Exercise aim: Return, exactly as written, every line from the first line of the data below through the line that contains "return laminate.material".

□ □ □ □ □

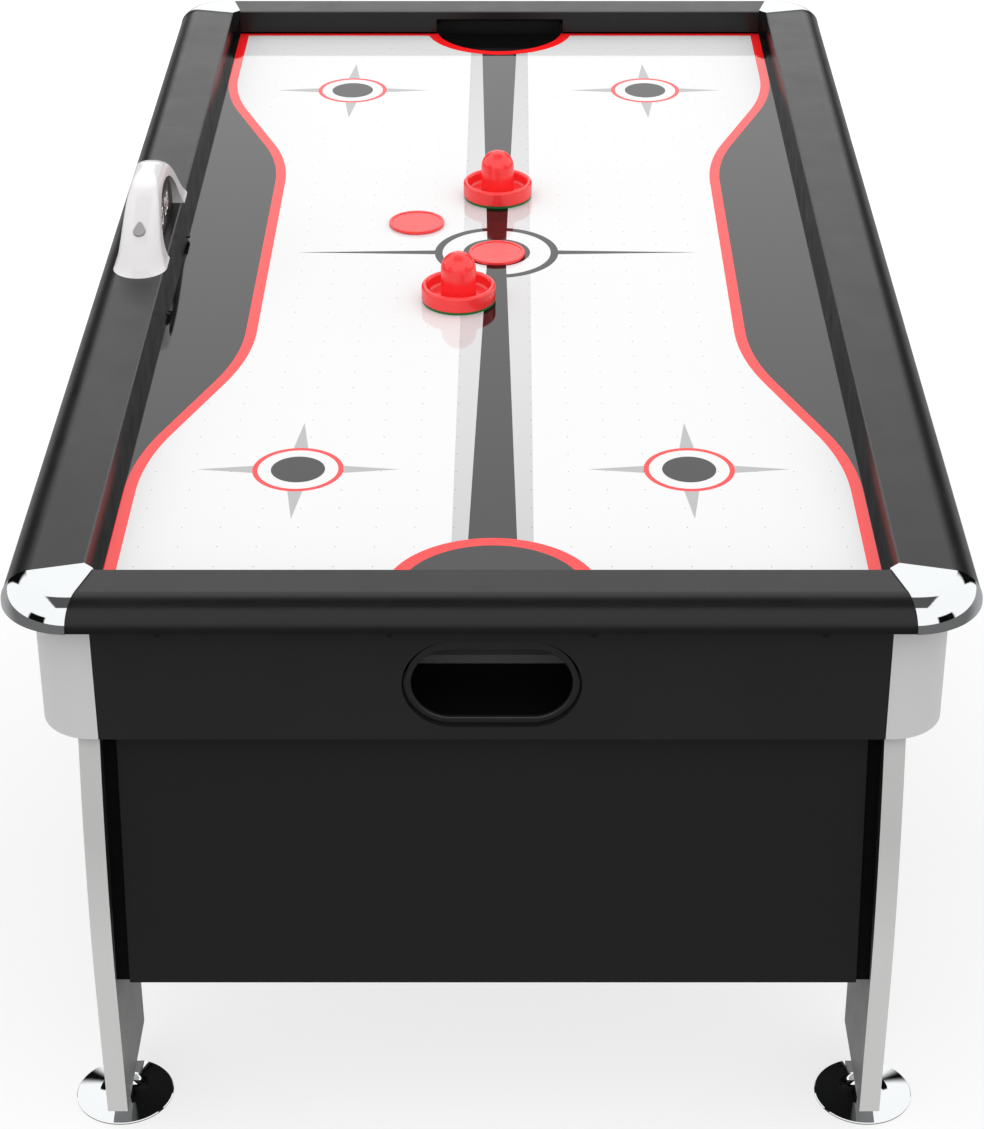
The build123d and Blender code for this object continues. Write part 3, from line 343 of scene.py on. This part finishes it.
def black_laminate():
    """Matt black, with painted shade that makes the leaning end panels darker."""
    black = (0.021, 0.021, 0.0215)
    laminate = Surface("black_laminate", black, roughness=0.5, IOR=1.25)
    mottle = laminate.mix(laminate.noise(5, detail=3), black, shaded(black, 0.8))
    # Painted shade: the leaning end panels darker.
    leaning = laminate.rise(laminate.facing("Z"), *LEANING)
    laminate.colour(laminate.mix(leaning, mottle, shaded(black, 0.6)))
    laminate.vary_roughness(laminate.noise(30, detail=4), low=0.46, high=0.56)
    laminate.bump(laminate.noise(2200, detail=3), distance=0.00004, strength=0.5)
    return laminate.material


def chrome():
    """Polished plate, with painted near-black shade where the corner caps face the playing field.
    """
    bright = (0.66, 0.675, 0.685)
    metal = Surface("chrome", bright, roughness=0.03, Metallic=1)
    inwards = metal.math("MAXIMUM", metal.outwards("X"), metal.outwards("Y"))
    facing_field = metal.math("LESS_THAN", inwards, CAP_INWARDS)
    raised = metal.math("GREATER_THAN", metal.position("Z"), FIELD_TOP)
    inner = metal.math("MULTIPLY", facing_field, raised)
    # Painted shade: near black on the caps' faces towards the field.
    metal.colour(metal.mix(inner, bright, grey(0.01)))
    metal.vary_roughness(metal.noise(40, detail=4), low=0.015, high=0.045)
    metal.bump(metal.noise(18, detail=2), distance=0.00003, strength=0.15)
    return metal.material


def silver(name, colour, roughness, flake_scale):
    """Silver-grey finish with fine flakes, and the flakes' colour."""
    paint = Surface(name, colour, roughness, Metallic=0.08)
    flakes = paint.noise(flake_scale, detail=2)
    speckle = paint.mix(flakes, shaded(colour, 0.95), shaded(colour, 1.05))
    paint.vary_roughness(paint.noise(25, detail=4), roughness - 0.04, roughness + 0.05)
    paint.bump(flakes, distance=0.00002, strength=0.3)
    return paint, speckle


def post_silver():
    paint, speckle = silver("post_silver", grey(0.68), roughness=0.42, flake_scale=2500)
    paint.colour(speckle)
    return paint.material


def leg_silver():
    """Silver laminate with painted shade: darker on the inner faces, black where they meet the
    end panels, and a little darker on the leaning faces.
    """
    colour = (0.69, 0.685, 0.68)
    paint, speckle = silver("leg_silver", colour, roughness=0.45, flake_scale=2000)
    paint.shader.inputs["Specular IOR Level"].default_value = 0.15
    # Painted shade on the inner faces: dark grey low down, near black higher up behind the end
    # panels.
    shade_behind_panel = paint.rise(paint.position("Z"), *PANEL_SHADE)
    inner = paint.mix(shade_behind_panel, shaded(colour, 0.33), shaded(colour, 0.03))
    inside = paint.math("LESS_THAN", paint.outwards("X"), LEG_INWARDS)
    # Painted shade: the leaning faces a little darker.
    leaning = paint.rise(paint.facing("Z"), *LEG_LEANING)
    outer = paint.mix(leaning, speckle, shaded(colour, 0.78))
    paint.colour(paint.mix(inside, outer, inner))
    return paint.material


def textured_plastic(name, colour, roughness, grain=1800, shine=0.5):
    plastic = Surface(name, colour, roughness, Specular_IOR_Level=shine)
    plastic.colour(plastic.mix(plastic.noise(10), colour, shaded(colour, 0.9)))
    plastic.vary_roughness(plastic.noise(60), roughness - 0.04, roughness + 0.05)
    plastic.bump(plastic.noise(grain, detail=2), distance=0.00004, strength=0.4)
    return plastic.material


def gloss_plastic(name, colour, roughness):
    plastic = Surface(name, colour, roughness, IOR=1.55)
    plastic.colour(plastic.mix(plastic.noise(14, detail=2), colour, shaded(colour, 0.96)))
    plastic.vary_roughness(plastic.noise(90, detail=4), roughness * 0.8, roughness * 1.3)
    plastic.bump(plastic.noise(900, detail=2), distance=0.00001, strength=0.1)
    return plastic.material


def scorer_plastic():
    """Glossy white, with a painted highlight on the top of the arch."""
    white = (0.63, 0.612, 0.618)
    plastic = Surface("scorer_white", white, roughness=0.12, IOR=1.55)
    low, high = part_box("scorer_shell")
    highlight_heights = [low[2] + share * (high[2] - low[2]) for share in CREST_HIGHLIGHT_SHARE]
    # Painted highlight: the top of the arch lighter.
    top = plastic.rise(plastic.position("Z"), *highlight_heights)
    plastic.colour(plastic.mix(top, white, shaded(white, 1.2)))
    plastic.vary_roughness(plastic.noise(90, detail=4), low=0.1, high=0.16)
    plastic.bump(plastic.noise(900, detail=2), distance=0.00001, strength=0.1)
    return plastic.material


def return_tray():
    """Black plastic, with painted light on its back wall, where light from the opening would
    fall.
    """
    tray = Surface("return_tray", grey(0.004), roughness=0.6, Specular_IOR_Level=0.2)
    # Painted light on the upright walls: grey, and lighter below LIT_WALL.
    upright = tray.rise(tray.math("ABSOLUTE", tray.facing("Y")), *UPRIGHT)
    low = tray.math("LESS_THAN", tray.position("Z"), LIT_WALL)
    wall = tray.mix(low, grey(0.05), grey(0.12))
    tray.colour(tray.mix(upright, grey(0.002), wall))
    tray.vary_roughness(tray.noise(60), low=0.55, high=0.65)
    tray.bump(tray.noise(1800, detail=2), distance=0.00004, strength=0.4)
    return tray.material


def return_bezel():
    """Black plastic, with a painted shadow along the upper outer edge."""
    black = grey(0.012)
    bezel = Surface("return_bezel", black, roughness=0.42)
    low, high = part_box("return_bezel_near")
    radius = (high[2] - low[2]) / 2
    height = bezel.math("SUBTRACT", bezel.position("Z"), low[2] + radius)
    side = bezel.math("SUBTRACT", bezel.math("ABSOLUTE", bezel.position("X")), high[0] - radius)
    side = bezel.math("MAXIMUM", side, 0)
    squares = [bezel.math("MULTIPLY", value, value) for value in (height, side)]
    reach = bezel.math("SQRT", bezel.math("ADD", *squares))
    rim = bezel.math("GREATER_THAN", reach, radius - BEZEL_RIM)
    # Painted shadow: near black without reflection on the upper part of the outer rim.
    shadow = bezel.math("MULTIPLY", rim, bezel.rise(height, *BEZEL_FADE))
    bezel.colour(bezel.mix(shadow, black, grey(0.0005)))
    bezel.link(shadow, bezel.shader.inputs["Metallic"])
    bezel.vary_roughness(bezel.noise(60), low=0.38, high=0.47)
    bezel.bump(bezel.noise(1800, detail=2), distance=0.00004, strength=0.4)
    return bezel.material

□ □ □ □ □

Finished exercise:
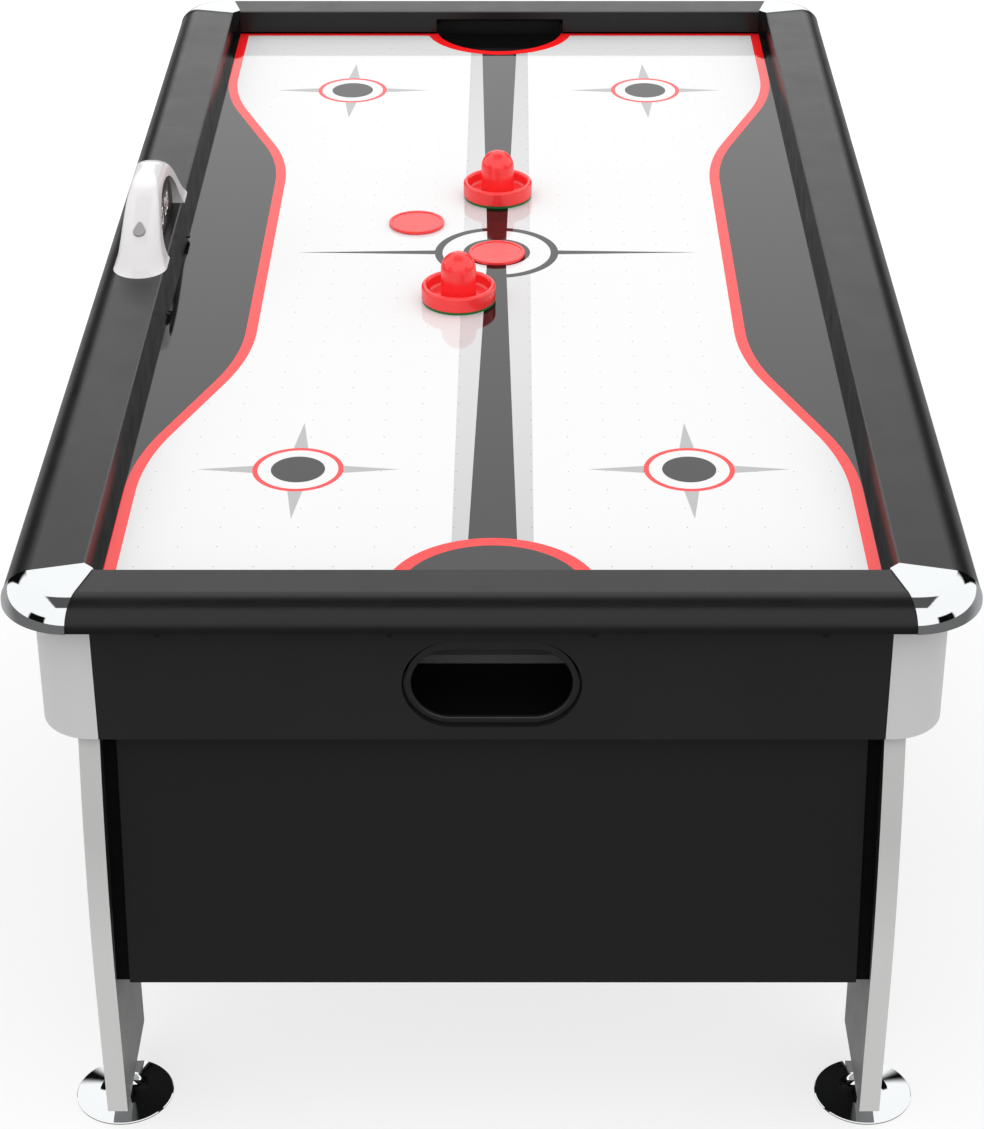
The build123d and Blender code for this object continues. Write part 3, from line 343 of scene.py on. This part finishes it.
def black_laminate():
    """Matt black, with painted shade that makes the leaning end panels darker."""
    black = (0.021, 0.021, 0.0215)
    laminate = Surface("black_laminate", black, roughness=0.5, IOR=1.25)
    mottle = laminate.mix(laminate.noise(5, detail=3), black, shaded(black, 0.8))
    # Painted shade: the leaning end panels darker.
    leaning = laminate.rise(laminate.facing("Z"), *LEANING)
    laminate.colour(laminate.mix(leaning, mottle, shaded(black, 0.6)))
    laminate.vary_roughness(laminate.noise(30, detail=4), low=0.46, high=0.56)
    laminate.bump(laminate.noise(2200, detail=3), distance=0.00004, strength=0.5)
    return laminate.material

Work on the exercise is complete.